Maja with Red Fan1885
Oil on canvas
43.5 x 31 cm
© Colección Carmen Thyssen-Bornemisza
The last paintings of Manuel Cabral Aguado Bejarano are a result of the crisis and reorientation of Andalusian genre painting which the artist outlived, unlike most of the most famous masters of this genre, who died in the 1870s. As well as painting scenes of everyday life, Cabral was particularly interested in portraits of human types, several of which are quoted by Ossorio – Una Gitana (“A Gypsy Girl”), Un pillo de playa (“A Beach Rascal”), Una cigarrera (“A Cigarette Seller”) and Un naranjero (“An Orange Seller”) – and of which the Carmen Thyssen-Bornemisza Collection owns other very similar examples.
This painting shows a woman who poses jauntily with one of the red fans that fascinated many painters and travellers through Andalusia in the 19th century. Years earlier fans were exotic objects commonly found in the studios of many foreign artists. The stark courtyard featuring a couple of withered pot plants and a creeper with a bare trunk lends further importance to the woman, who is dressed in a body-hugging embroidered shawl, black mantilla and a dress in keeping with the most traditional late 19th-century fashion.

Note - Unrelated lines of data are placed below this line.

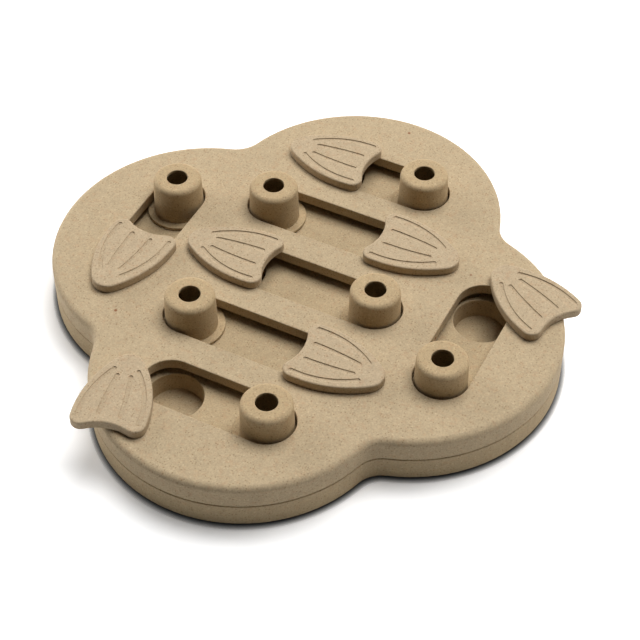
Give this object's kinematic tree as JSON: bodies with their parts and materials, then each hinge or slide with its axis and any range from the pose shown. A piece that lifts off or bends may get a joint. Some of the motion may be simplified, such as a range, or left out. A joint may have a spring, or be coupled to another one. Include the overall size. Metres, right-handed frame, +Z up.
{
  "type": "dog puzzle feeder",
  "caption": "Four-lobed slow-feeder board for dogs: hollow pegs slide along sunken tracks over treat wells, and flat fish-tail flippers swivel to uncover the far ends.",
  "frame": {"origin": "on the ground, under the middle of the board (bottom face of the rubber feet)", "axes": "+Z up; +X to the right lobe, along the three long tracks; +Y to the back lobe; the front lobe points along -Y"},
  "size_m": [0.3088, 0.3132, 0.0465],
  "materials": {
    "composite_shell": "matte speckled wood-fibre composite",
    "composite_peg": "matte speckled wood-fibre composite",
    "composite_flipper": "matte speckled wood-fibre composite",
    "screw_steel": "zinc-plated, satin",
    "washer_steel": "plain, satin",
    "foot_rubber": "matte"
  },
  "bodies": {
    "board": {"top_shell": "composite_shell", "bottom_shell": "composite_shell", "case_screws": "screw_steel", "rubber_feet": "foot_rubber"},
    "peg_a": {"peg_a": "composite_peg"},
    "flipper_a": {"flipper_a": "composite_flipper", "flipper_washer_a": "washer_steel", "flipper_screw_a": "screw_steel"},
    "peg_b": {"peg_b": "composite_peg"},
    "flipper_b": {"flipper_b": "composite_flipper", "flipper_washer_b": "washer_steel", "flipper_screw_b": "screw_steel"},
    "peg_c": {"peg_c": "composite_peg"},
    "flipper_c": {"flipper_c": "composite_flipper", "flipper_washer_c": "washer_steel", "flipper_screw_c": "screw_steel"},
    "peg_d": {"peg_d": "composite_peg"},
    "flipper_d": {"flipper_d": "composite_flipper", "flipper_washer_d": "washer_steel", "flipper_screw_d": "screw_steel"},
    "peg_e": {"peg_e": "composite_peg"},
    "flipper_e": {"flipper_e": "composite_flipper", "flipper_washer_e": "washer_steel", "flipper_screw_e": "screw_steel"},
    "peg_f": {"peg_f": "composite_peg"},
    "flipper_f": {"flipper_f": "composite_flipper", "flipper_washer_f": "washer_steel", "flipper_screw_f": "screw_steel"},
    "peg_g": {"peg_g": "composite_peg"},
    "flipper_g": {"flipper_g": "composite_flipper", "flipper_washer_g": "washer_steel", "flipper_screw_g": "screw_steel"}
  },
  "joints": [
    {"name": "peg_slide_a", "type": "slide", "parent": "board", "child": "peg_a", "axis": [0, -1, 0], "range_m": [0, 0.024]},
    {"name": "flipper_swivel_a", "type": "hinge", "parent": "board", "child": "flipper_a", "pos_m": [-0.1, -0.0545, 0.0278], "axis": [0, 0, 1], "range_deg": [-30, 90]},
    {"name": "peg_slide_b", "type": "slide", "parent": "board", "child": "peg_b", "axis": [1, 0, 0], "range_m": [0, 0.0485]},
    {"name": "flipper_swivel_b", "type": "hinge", "parent": "board", "child": "flipper_b", "pos_m": [0.07, 0.05, 0.0278], "axis": [0, 0, 1], "range_deg": [-19, 19]},
    {"name": "peg_slide_c", "type": "slide", "parent": "board", "child": "peg_c", "axis": [-1, 0, 0], "range_m": [0, 0.024]},
    {"name": "flipper_swivel_c", "type": "hinge", "parent": "board", "child": "flipper_c", "pos_m": [-0.0545, 0.1, 0.0278], "axis": [0, 0, 1], "range_deg": [-30, 90]},
    {"name": "peg_slide_d", "type": "slide", "parent": "board", "child": "peg_d", "axis": [-1, 0, 0], "range_m": [0, 0.0485]},
    {"name": "flipper_swivel_d", "type": "hinge", "parent": "board", "child": "flipper_d", "pos_m": [-0.07, 0, 0.0278], "axis": [0, 0, -1], "range_deg": [-16, 20]},
    {"name": "peg_slide_e", "type": "slide", "parent": "board", "child": "peg_e", "axis": [1, 0, 0], "range_m": [0, 0.0485]},
    {"name": "flipper_swivel_e", "type": "hinge", "parent": "board", "child": "flipper_e", "pos_m": [0.07, -0.05, 0.0278], "axis": [0, 0, 1], "range_deg": [-20, 16]},
    {"name": "peg_slide_f", "type": "slide", "parent": "board", "child": "peg_f", "axis": [-1, 0, 0], "range_m": [0, 0.05]},
    {"name": "flipper_swivel_f", "type": "hinge", "parent": "board", "child": "flipper_f", "pos_m": [-0.0545, -0.1, 0.0278], "axis": [0, 0, -1], "range_deg": [-75.1, 40]},
    {"name": "peg_slide_g", "type": "slide", "parent": "board", "child": "peg_g", "axis": [0, 1, 0], "range_m": [0, 0.044]},
    {"name": "flipper_swivel_g", "type": "hinge", "parent": "board", "child": "flipper_g", "pos_m": [0.1, 0.0545, 0.0278], "axis": [0, 0, 1], "range_deg": [-63, 40]}
  ]
}
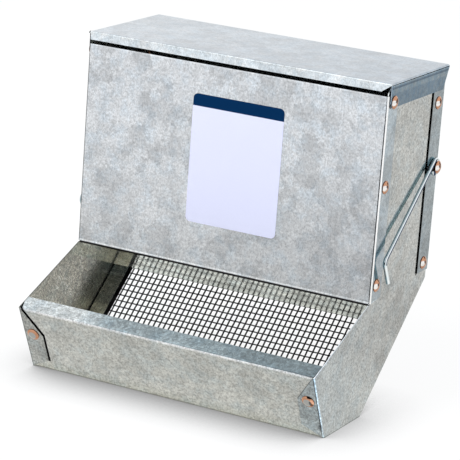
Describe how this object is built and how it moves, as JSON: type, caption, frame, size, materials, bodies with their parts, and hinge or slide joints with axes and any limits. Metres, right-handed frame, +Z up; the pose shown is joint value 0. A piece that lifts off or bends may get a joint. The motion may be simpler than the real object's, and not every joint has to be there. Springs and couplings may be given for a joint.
{
  "type": "small animal feeder",
  "caption": "Sheet-metal hopper feeder with hinged lid, open trough, sloping mesh sifter floor and two swinging wire hooks that hold it to a cage wall.",
  "frame": {"origin": "point on the outer face of the hopper's front panel, centred side to side, at the middle of that flat panel's height, where the panel bears on the cage wire", "axes": "+X to the right seen from the trough's side, +Y from the trough to the hopper's back, +Z up"},
  "size_m": [0.187, 0.1321, 0.1785],
  "materials": {
    "galvanised_sheet": "zinc-coated sheet with a soft spangle",
    "galvanised_mesh": "zinc-coated woven wire",
    "coppered_rivet": "copper-plated, bright",
    "zinc_wire": "bright zinc plate",
    "label_paper": "plain coated paper"
  },
  "bodies": {
    "body": {"front_panel": "galvanised_sheet", "back_panel": "galvanised_sheet", "trough_pan": "galvanised_sheet", "side_panel_left": "galvanised_sheet", "side_panel_right": "galvanised_sheet", "sifter_mesh": "galvanised_mesh", "front_label": "label_paper", "front_lower_rivet_left": "coppered_rivet", "front_lower_rivet_right": "coppered_rivet", "front_upper_rivet_left": "coppered_rivet", "front_upper_rivet_right": "coppered_rivet", "back_lower_rivet_left": "coppered_rivet", "back_lower_rivet_right": "coppered_rivet", "back_upper_rivet_left": "coppered_rivet", "back_upper_rivet_right": "coppered_rivet", "lid_rivet_left": "coppered_rivet", "lid_rivet_right": "coppered_rivet", "tab_rivet_left": "coppered_rivet", "tab_rivet_right": "coppered_rivet", "hook_rivet_left": "coppered_rivet", "hook_rivet_right": "coppered_rivet"},
    "lid": {"lid": "galvanised_sheet"},
    "hook_left": {"hook_left": "zinc_wire"},
    "hook_right": {"hook_right": "zinc_wire"}
  },
  "joints": [
    {"name": "lid_hinge", "type": "hinge", "parent": "body", "child": "lid", "pos_m": [0, 0.0057, 0.0518], "axis": [1, 0, 0], "range_deg": [0, 80]},
    {"name": "hook_left_swing", "type": "hinge", "parent": "body", "child": "hook_left", "pos_m": [-0.09045, 0.066, 0.0072], "axis": [1, 0, 0], "range_deg": [-75, 50]},
    {"name": "hook_right_swing", "type": "hinge", "parent": "body", "child": "hook_right", "pos_m": [0.09045, 0.066, 0.0072], "axis": [1, 0, 0], "range_deg": [-75, 50]}
  ]
}
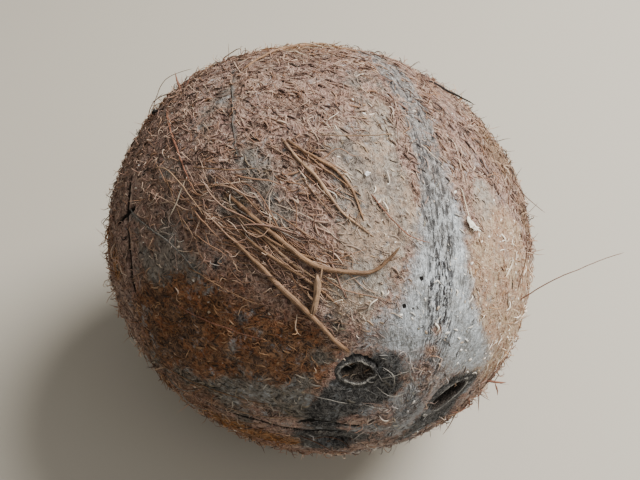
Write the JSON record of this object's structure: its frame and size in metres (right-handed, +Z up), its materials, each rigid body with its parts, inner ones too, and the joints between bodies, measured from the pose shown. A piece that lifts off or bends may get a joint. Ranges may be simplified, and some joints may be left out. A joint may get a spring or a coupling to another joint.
{
  "type": "dehusked coconut",
  "caption": "Brown dehusked coconut with low ridges meeting at the eye end and eye pits between them, lying on its side on a small flat spot.",
  "frame": {"origin": "on the resting surface, under the middle of the nut's bounding box", "axes": "+Z up, Y along the nut's long axis with the eye end towards -Y, +X to the right seen from the eye end"},
  "size_m": [0.1192, 0.1226, 0.1091],
  "materials": {
    "husk_shell": "matte, fibrous brown shell with grey ridges"
  },
  "bodies": {
    "root": {"coconut": "husk_shell"}
  },
  "joints": []
}
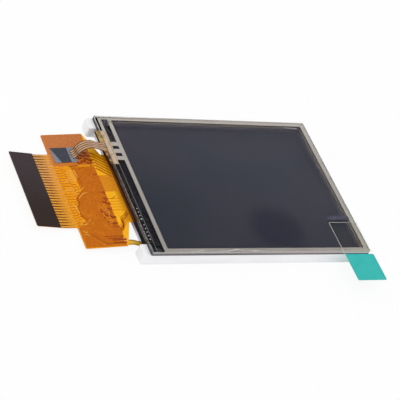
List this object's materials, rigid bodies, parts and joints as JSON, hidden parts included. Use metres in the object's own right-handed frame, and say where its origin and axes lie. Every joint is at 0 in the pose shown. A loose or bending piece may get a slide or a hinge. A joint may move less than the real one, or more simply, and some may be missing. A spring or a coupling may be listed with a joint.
{
  "type": "tft display module",
  "caption": "Flat rectangular colour display module with a backlight frame, a resistive touch panel, an amber flex tail for its signals and a pull tab on its clear protective film.",
  "frame": {"origin": "centre of the frame's back face, in the plane of that face", "axes": "+X along the long side, away from the flex tail; +Y along the short side, away from the pull tab; +Z out of the screen"},
  "size_m": [0.0825, 0.0516, 0.0045],
  "materials": {
    "frame_plastic": "satin white polycarbonate",
    "reflector_film": "silvery white film",
    "guide_acrylic": "polished clear acrylic",
    "optical_film": "frosted clear film",
    "lamp_housing": "white housing with a yellow phosphor face",
    "polyimide": "glossy amber film",
    "black_tape": "black film tape",
    "polariser": "dark film with a low sheen",
    "display_glass": "polished, cut edges",
    "chip_silicon": "polished dark silicon",
    "copper": "copper under clear cover film",
    "gold_contacts": "gold plated",
    "stiffener": "dark brown hard film",
    "capacitor": "brown ceramic with tinned ends",
    "black_foam": "fine black foam",
    "touch_glass": "polished, ground edges",
    "clear_adhesive": "clear adhesive",
    "silver_ink": "matte silver ink",
    "touch_film": "clear hard coated film",
    "touch_tail_film": "brown film",
    "seal_patch": "slate grey film",
    "protective_film": "thin clear film",
    "pull_tape": "clear tape",
    "pull_tab": "teal film"
  },
  "bodies": {
    "root": {"backlight_frame": "frame_plastic", "reflector_sheet": "reflector_film", "light_guide": "guide_acrylic", "diffuser_sheet": "optical_film", "prism_sheet_lower": "optical_film", "prism_sheet_upper": "optical_film", "led_flex": "polyimide", "led_1": "lamp_housing", "led_2": "lamp_housing", "led_3": "lamp_housing", "led_4": "lamp_housing", "shading_tape": "black_tape", "rear_polariser": "polariser", "array_glass": "display_glass", "colour_filter_glass": "display_glass", "front_polariser": "polariser", "driver_chip": "chip_silicon", "main_flex": "polyimide", "flex_copper": "copper", "tail_contacts": "gold_contacts", "tail_stiffener": "stiffener", "chip_capacitor_1": "capacitor", "chip_capacitor_2": "capacitor", "chip_capacitor_3": "capacitor", "chip_capacitor_4": "capacitor", "chip_capacitor_5": "capacitor", "chip_cover_tape": "black_tape", "ledge_foam": "black_foam", "panel_gasket": "black_foam", "touch_glass": "touch_glass", "touch_spacer": "clear_adhesive", "silver_print": "silver_ink", "touch_film": "touch_film", "touch_tail": "touch_tail_film", "touch_tail_conductors": "silver_ink", "touch_tail_patch": "seal_patch", "protective_film": "protective_film", "pull_tape": "pull_tape", "pull_tab": "pull_tab"}
  },
  "joints": []
}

The painting is executed with the academic precision and dispassionateness of Cabral Bejarano’s late style, characterised by lighter and more fluent brushwork and practically devoid of any demonstration of technical prowess. Nonetheless, it has a certain delicacy in the textures of the earthy ground of the courtyard, in which the Sevillian painter hints at a few clumps of grass by scraping the oil with the butt of the brush, and in the whitewashed wall in the background, whose whitish and shadowy hues heighten the sensation of modelling which Cabral achieves by shading in the woman’s face.